Terlebih lagi karena presentasi dari bapak-bapak tua ini sungguh sangat informatif dan sangat sepaham dengan kepercayaan saya (soal penyelamatan lingkungan).
Presentasinya memang agak sedikit membosankan karena bapak ini menjelaskan dengan sangat lambat dan cara dia mempresentasikan sesuatu sungguh sangat konservatif. Tapi saya bisa merasakan bahwa bapak ini lebih antusias terhadap kampanye-kampanye peduli lingkungan daripada seorang anak muda yang dipilih menjadi ‘duta’ tadi.
Inti dari tulisan ini sederhana saja.
Saya hanya ingin melemparkan beberapa pertanyaan pada teman-teman yang masih muda diluar sana.

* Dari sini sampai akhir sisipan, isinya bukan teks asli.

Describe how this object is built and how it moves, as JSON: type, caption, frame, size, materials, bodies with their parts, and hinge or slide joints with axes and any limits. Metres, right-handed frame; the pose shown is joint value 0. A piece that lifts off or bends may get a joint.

Apakah generasi muda memang se-tidak-peduli itu terhadap masalah-masalah lingkungan?
Apa sih yang menyebabkan generasi yang lebih tua lebih bersemangat untuk mengkonsumsi makanan yang lebih sehat atau untuk berkampanye ‘matikan lampu saat meninggalkan ruangan’?
Apa karena orang-orang yang lebih tua itu sudah merasa bahwa umur mereka tidak lagi panjang, sehingga mereka mau memanfaatkan sisa umur mereka sebaik-baiknya?
Apakah kita, orang-orang muda, merasa karena hidup kita masih panjang kita masih punya banyak waktu untuk melakukan sesuatu?
Apakah kepercayaan orang Indonesia bahwa ‘makin tua makin jadi’ itu benar adanya?